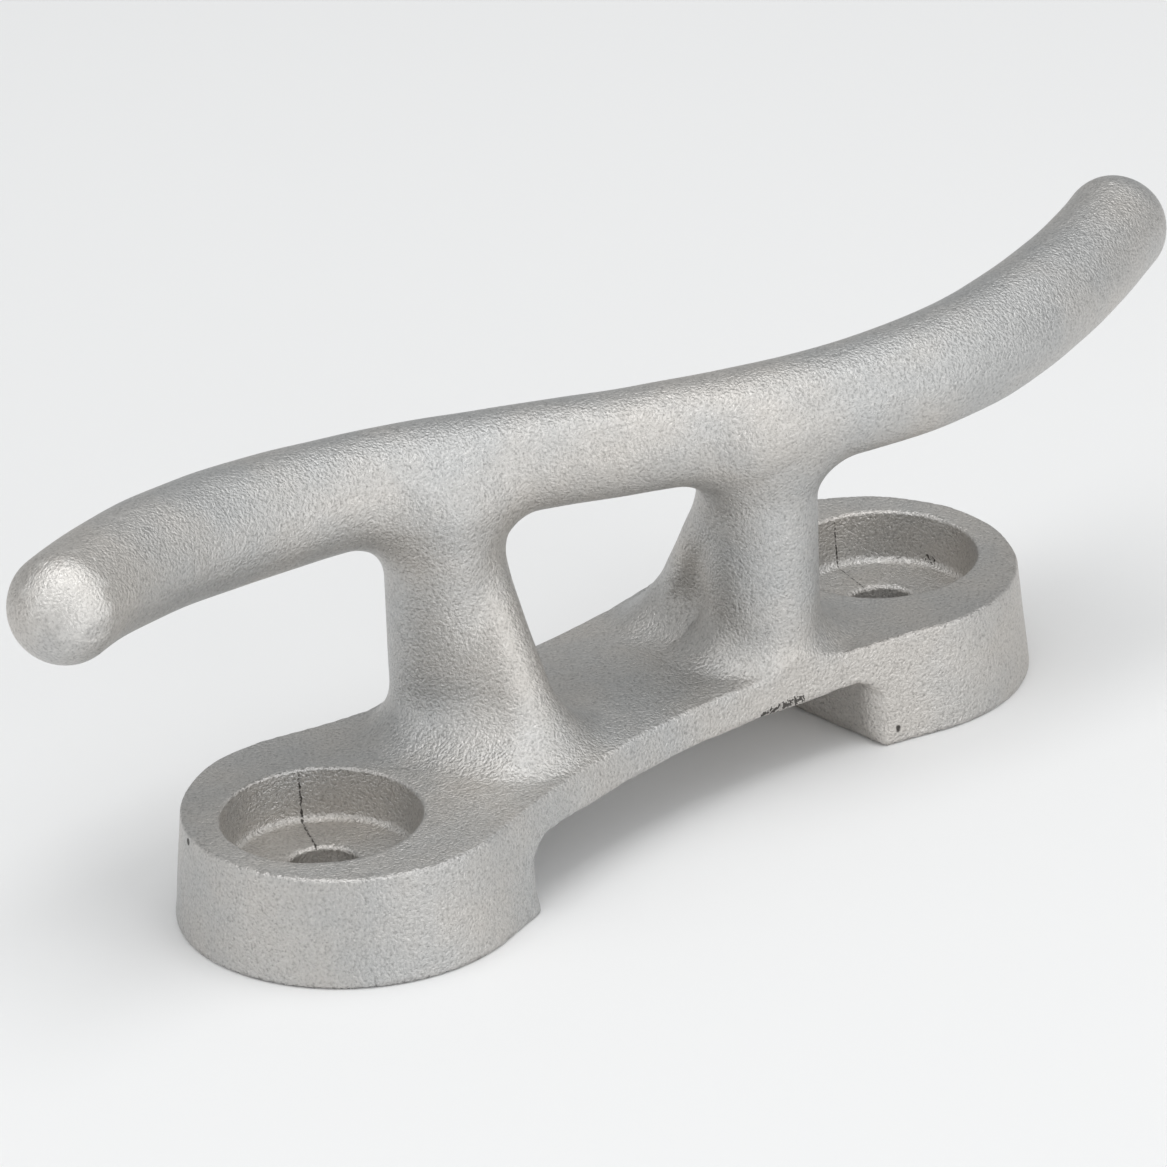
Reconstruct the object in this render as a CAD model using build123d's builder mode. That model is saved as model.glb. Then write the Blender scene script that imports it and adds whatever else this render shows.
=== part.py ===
from build123d import *
import math
import os

os.makedirs("parts", exist_ok=True)

# Open-base S-type mooring cleat, one sand-cast aluminium piece, millimetres, +Z up.
# The origin is on the mounting face, midway between the two bolt holes.
# X runs along the line of the bolt holes.  The casting is unchanged by a half turn about Z.

# Base: two round end pads joined by a waisted bridge
hole_spacing = 141.0
base_height = 20.7
pad_centre_x = 64.0
pad_radius = 30.2          # at the top face
waist_half_width = 20.4    # at the top face
side_draft = 5.2           # degrees, the flanks widen downward
top_edge_radius = 0.7
bottom_edge_radius = 0.7

# Relief under the bridge, open to both long sides
relief_height = 13.7
relief_half_length = 41.7  # at the relief ceiling
relief_draft = 1.0         # extra half length at the mounting face
relief_corner_radius = 3.0
cut_reach = 50.0           # past every flank

# Bolt hole with a cast counterbore that takes a washer
hole_radius = 6.5
counterbore_depth = 9.9
counterbore_floor_radius = 17.5
counterbore_mouth_radius = 18.1
counterbore_floor_fillet = 1.2
counterbore_rim_fillet = 0.6

# Horn: a round bar whose axis is an S in plan and rises gently to the tips, slim at mid
# length and full over the posts
horn_length = 254.0
horn_radius_tip = 10.15
# sideways position, height and radius along the horn, as powers of x / power_scale
power_scale = 120.0
horn_sway = (-62.9, 81.1, -45.7, 14.6)   # odd powers
horn_rise = (68.0, 0.3, 11.5, -3.4)      # even powers
horn_thickness = (9.7, 7.0, -13.5, 7.0)  # even powers
# past droop_start the arms droop a little, by the square of the distance
droop_start = 80.0
droop_scale = 40.0
droop_down = 2.4
horn_stations = 17

# Posts: an upright round column under the horn, with a round rib that leans against its
# inner side.  (x, y, radius) for the post on the +X side.
column = (29.0, -11.1, 10.4)
rib_foot = (27.2, 10.4, 6.0)   # at the base's top
rib_head = (24.6, -17.3, 6.5)  # at the horn's axis
# height above the base's top, and how far the foot flares there
foot_flare = ((-2.0, 5.6), (0.0, 4.2), (1.3, 2.8), (3.2, 1.5), (6.5, 0.4), (14.0, 0.0), (24.0, 0.0), (32.0, 0.0))
# height above the base's top, and the two circles that the head widens to along the horn
head_flare = (
    (38.0, (30.6, -13.0, 10.2), (24.6, -11.6, 8.4)),
    (41.5, (33.6, -15.2, 9.4), (22.6, -11.4, 8.8)),
    (45.0, (36.0, -16.8, 8.4), (21.0, -10.6, 8.4)),
)
section_points = 16

tip_x = horn_length / 2 - horn_radius_tip
base_spread = base_height * math.tan(math.radians(side_draft))


def base_outline(spread):
    """Waisted outline of the base, grown outward by spread."""
    waist_radius = (pad_centre_x**2 + waist_half_width**2 - pad_radius**2) / (
        2 * (pad_radius - waist_half_width)
    )
    waist_centre_y = waist_half_width + waist_radius
    inner = waist_radius - spread
    outer = pad_radius + spread
    turn = math.degrees(math.atan2(pad_centre_x, waist_centre_y))
    with BuildLine() as line:
        CenterArc((pad_centre_x, 0), outer, -90 - turn, 180 + 2 * turn)
        CenterArc((0, waist_centre_y), inner, -90 - turn, 2 * turn)
        CenterArc((-pad_centre_x, 0), outer, 90 - turn, 180 + 2 * turn)
        CenterArc((0, -waist_centre_y), inner, 90 - turn, 2 * turn)
    return line.line


def post_outline(broad, narrow, half_turn):
    """Smooth closed outline round two circles; half_turn -1 gives the post on the -X side."""
    points = []
    for step in range(section_points):
        angle = 2 * math.pi * step / section_points
        out = Vector(math.cos(angle), math.sin(angle))
        x, y, radius = max((broad, narrow), key=lambda c: c[0] * out.X + c[1] * out.Y + c[2])
        points.append((Vector(x, y) + out * radius) * half_turn)
    with BuildLine() as line:
        Spline(points, periodic=True)
    return line.line


def powers(x, factors, first):
    """Sum of every second power of x / power_scale, from the power first."""
    u = x / power_scale
    return sum(factor * u ** (first + 2 * n) for n, factor in enumerate(factors))


def horn_axis(x):
    """Point on the horn axis above plan position x."""
    beyond = max(abs(x) - droop_start, 0) / droop_scale
    return Vector(
        x,
        powers(x, horn_sway, 1),
        powers(x, horn_rise, 0) - droop_down * beyond**2,
    )


def horn_plane(x, outward=1):
    """Plane square to the horn axis at x, facing +X or, with outward -1, facing -X."""
    along = (horn_axis(x + 0.1) - horn_axis(x - 0.1)) * outward
    return Plane(origin=horn_axis(x), x_dir=along.cross(Vector(0, 0, 1)), z_dir=along)


def post_sections():
    """Height, broad circle and narrow circle of each section of the +X post."""
    x, y, radius = column
    for above, flare in foot_flare:
        part_way = max(above, 0) / (horn_rise[0] - base_height)
        rib = [low + (high - low) * part_way for low, high in zip(rib_foot, rib_head)]
        # the flare stays inside the base on the column's outer side
        yield above, (x, y + flare, radius + flare), (rib[0], rib[1], rib[2] + flare)
    yield from head_flare


with BuildPart() as cleat_casting:
    # Base body, drafted on all sides
    with BuildSketch(Plane.XY):
        add(base_outline(base_spread))
        make_face()
    with BuildSketch(Plane.XY.offset(base_height)):
        add(base_outline(0))
        make_face()
    loft(ruled=True)
    top_edges = cleat_casting.faces().sort_by(Axis.Z)[-1].edges()
    fillet(top_edges, top_edge_radius)

    # Relief under the bridge
    with BuildSketch(Plane.XZ):
        with BuildLine():
            Polyline(
                (-relief_half_length - relief_draft, 0),
                (-relief_half_length, relief_height),
                (relief_half_length, relief_height),
                (relief_half_length + relief_draft, 0),
                close=True,
            )
        make_face()
    extrude(amount=cut_reach, both=True, mode=Mode.SUBTRACT)
    ceiling_edges = (
        cleat_casting.edges()
        .filter_by(Axis.Y)
        .filter_by_position(Axis.Z, relief_height - 0.1, relief_height + 0.1)
    )
    fillet(ceiling_edges, relief_corner_radius)
    bottom_edges = cleat_casting.edges().filter_by_position(Axis.Z, -0.01, 0.01)
    fillet(bottom_edges, bottom_edge_radius)

    # Posts, each lofted from inside the base to inside the horn
    for half_turn in (1, -1):
        for above, broad, narrow in post_sections():
            with BuildSketch(Plane.XY.offset(base_height + above)):
                add(post_outline(broad, narrow, half_turn))
                make_face()
        loft()

    # Horn, lofted through round sections square to its axis, with a round tip at each end
    for station in range(horn_stations):
        x = tip_x * (2 * station / (horn_stations - 1) - 1)
        with BuildSketch(horn_plane(x)):
            Circle(powers(x, horn_thickness, 0))
    loft()
    for side in (-1, 1):
        with Locations(horn_plane(side * tip_x, side)):
            Sphere(
                horn_radius_tip,
                arc_size1=0,
                arc_size2=90,
                align=(Align.CENTER, Align.CENTER, Align.MIN),
            )

    # Bolt holes and their counterbores
    floor_height = base_height - counterbore_depth
    mouth_slope = (counterbore_mouth_radius - counterbore_floor_radius) / counterbore_depth
    mouth_top = base_height + 1.0
    for side in (-1, 1):
        hole_x = side * hole_spacing / 2
        with BuildSketch(Plane.XZ):
            with BuildLine():
                Polyline(
                    (hole_x, -1),
                    (hole_x + hole_radius, -1),
                    (hole_x + hole_radius, floor_height),
                    (hole_x + counterbore_floor_radius, floor_height),
                    (hole_x + counterbore_mouth_radius + mouth_slope, mouth_top),
                    (hole_x, mouth_top),
                    close=True,
                )
            make_face()
        revolve(axis=Axis((hole_x, 0, 0), (0, 0, 1)), mode=Mode.SUBTRACT)
    for radius, height, rounding in (
        (counterbore_floor_radius, floor_height, counterbore_floor_fillet),
        (counterbore_mouth_radius, base_height, counterbore_rim_fillet),
    ):
        level = cleat_casting.edges().filter_by_position(Axis.Z, height - 0.01, height + 0.01)
        rings = level.filter_by(GeomType.CIRCLE).filter_by(lambda e: abs(e.radius - radius) < 0.01)
        fillet(rings, rounding)

cleat_casting.part.label = "cleat_casting"
export_step(cleat_casting.part, "parts/cleat_casting.step")
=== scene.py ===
import math

import bpy
import numpy as np
from mathutils import Matrix, Vector


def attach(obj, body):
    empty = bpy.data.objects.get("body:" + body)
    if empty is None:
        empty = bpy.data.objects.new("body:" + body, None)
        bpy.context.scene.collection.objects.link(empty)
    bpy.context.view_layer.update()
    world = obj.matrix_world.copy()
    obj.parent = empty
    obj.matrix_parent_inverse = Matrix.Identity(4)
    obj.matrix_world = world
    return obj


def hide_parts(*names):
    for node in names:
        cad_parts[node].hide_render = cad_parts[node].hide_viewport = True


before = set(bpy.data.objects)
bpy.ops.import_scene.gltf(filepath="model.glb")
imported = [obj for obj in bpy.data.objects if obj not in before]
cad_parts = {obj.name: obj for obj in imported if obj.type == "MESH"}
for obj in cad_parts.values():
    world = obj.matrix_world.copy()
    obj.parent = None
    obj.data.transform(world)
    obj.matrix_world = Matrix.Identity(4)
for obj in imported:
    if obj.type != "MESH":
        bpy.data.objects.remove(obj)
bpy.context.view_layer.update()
MM = 0.001

# ---------------------------------------------------------------- dimensions, millimetres
hole_spacing = 141.0
base_height = 20.7
pad_centre_x = 64.0
pad_radius = 30.2
waist_half_width = 20.4
side_draft = math.tan(math.radians(5.2))
base_top_edge = 0.7
base_bottom_edge = 0.7

crown_height = 1.6  # the bridge's top is domed between the posts
crown_half_length = 52.0
crown_half_width = 21.0

relief_height = 13.7
relief_half_length = 41.7
relief_draft = 0.07
relief_corner = 3.0
# rounding where the relief meets the flanks: small at its ceiling, full on its upright ends
relief_end_at = (0.0, 4.0, 10.5, 13.7)
relief_end_edge = (2.0, 4.0, 4.0, 0.8)

hole_radius = 6.5
hole_edge = 0.9
counterbore_depth = 9.9
counterbore_floor_radius = 17.5
counterbore_mouth_radius = 18.1
counterbore_floor_fillet = 1.4
counterbore_rim_edge = 0.5
sharp = 0.1

# the horn's axis and thickness, as powers of x / power_scale
power_scale = 120.0
horn_sway = (-62.9, 81.1, -45.7, 14.6)  # odd powers, sideways
horn_rise = (68.0, 0.3, 11.5, -3.4)  # even powers, upwards
horn_radius = (9.7, 7.0, -13.5, 7.0)  # even powers
horn_tips = (-114.0, 119.8)
# past droop_start the arms droop a little, the -X arm more than the +X arm
droop_start = 80.0
droop_scale = 40.0
droop_sway = -1.0
droop_down = (3.1, 1.7)
# the +X arm is slightly slimmer at its end
horn_thinning = 0.4
thinning_start = 30.0
thinning_scale = 90.0

# each post: an upright round column with a leaning rib on its inner side; (x, y, radius)
column = (29.0, -11.1, 10.4)
rib_root = (31.8, -9.5, 8.0)
rib_foot = (27.2, 10.4, 6.0)
rib_head = (24.6, -17.3, 6.5)
rib_valley = 2.5
rib_lean = 0.9  # true distance from the leaning rib, per distance in plan
post_start = 17.0
post_end = 68.0
post_end_edge = 5.0
# the foot's fillet, smaller near the base's outline so that it stays on the base's top
foot_blend = 10.0
foot_blend_at_edge = 5.5
foot_blend_reach = 12.0  # from the base's outline to where the foot's fillet is full size
post_head_blend = 8.0

unevenness = 0.10
flat_below = 3.0  # the unevenness fades out from here down to the mounting face
wave_count = 14
wave_shortest = 9.0
wave_longest = 45.0


# ---------------------------------------------------------------- distance fields
def union(a, b, radius):
    """Joins two solids with a fillet of about the given radius."""
    corner = np.sqrt(np.maximum(radius - a, 0) ** 2 + np.maximum(radius - b, 0) ** 2)
    return np.maximum(radius, np.minimum(a, b)) - corner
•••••
■ SET EXERCISE: Return the opening line of the data and every line after it through the line containing "# X runs along", please, exactly as written and with nothing added.

■ THE OUTPUT:
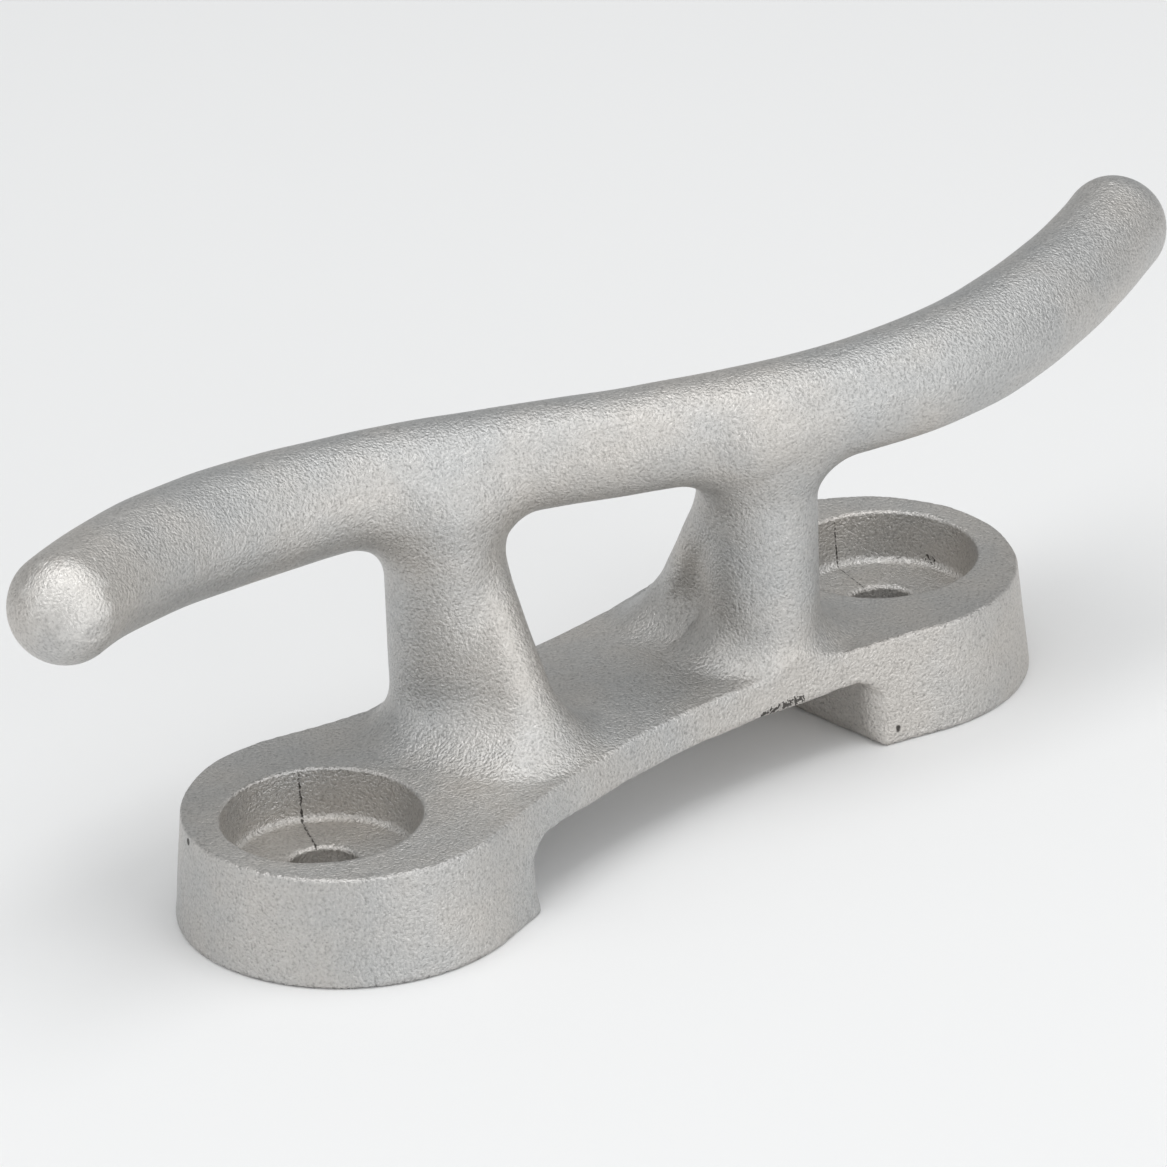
Reconstruct the object in this render as a CAD model using build123d's builder mode. That model is saved as model.glb. Then write the Blender scene script that imports it and adds whatever else this render shows.
=== part.py ===
from build123d import *
import math
import os

os.makedirs("parts", exist_ok=True)

# Open-base S-type mooring cleat, one sand-cast aluminium piece, millimetres, +Z up.
# The origin is on the mounting face, midway between the two bolt holes.
# X runs along the line of the bolt holes.  The casting is unchanged by a half turn about Z.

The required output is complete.